For the Greeks of the fifth century B.C., the theater represented a sacramental place, where the actors and audience joined together to worship. The drama — whatever its subject — was an offering to the gods, a ritual that might bring blessing to the city.

The stage itself, actually a dancing area in the style of a threshing floor, recalled the most ancient forms of communal worship. At harvest, people traditionally celebrated the culmination of the growing season by worshipping the god of vegetation in wild, frenzied dances. At the Festival of Dionysus, the stage became a more sophisticated platform for a similar experience — the masked actors' loss of self in music and art for the creation of an emotional closeness with divine power. And the chorus, while chanting their poetry, maintained the simplicity of the older tradition in their obligatory dancing.
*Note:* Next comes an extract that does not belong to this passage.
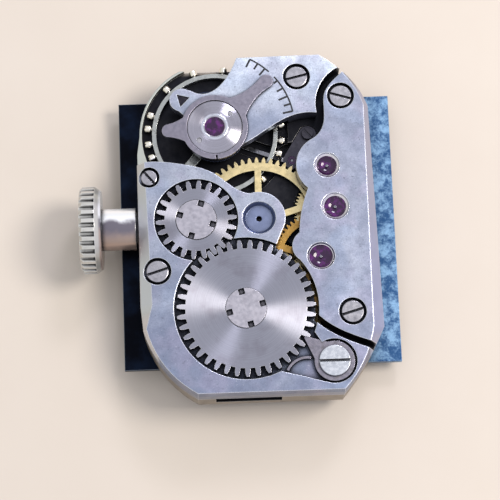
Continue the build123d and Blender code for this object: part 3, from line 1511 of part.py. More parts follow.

Sophocles underscores the connections between drama and the traditions of the fertility god in Oedipus the King. Evidence of the trouble in Thebes emerges as a plague, a blight on the land that ruins crops and causes women to miscarry. The close association of human and vegetative fertility — and the connection of both to the capability of the king — represents one of the earliest forms of religious belief. In Sophocles' time, the mysterious but vital union of humans and nature still informed the culture. Accordingly, Oedipus' immorality — however unconscious — pollutes the land, and only his removal and punishment will bring back life to Thebes. In this context, Sophocles offers a ritual of death and rebirth, as well as a formal tragedy in Oedipus the King.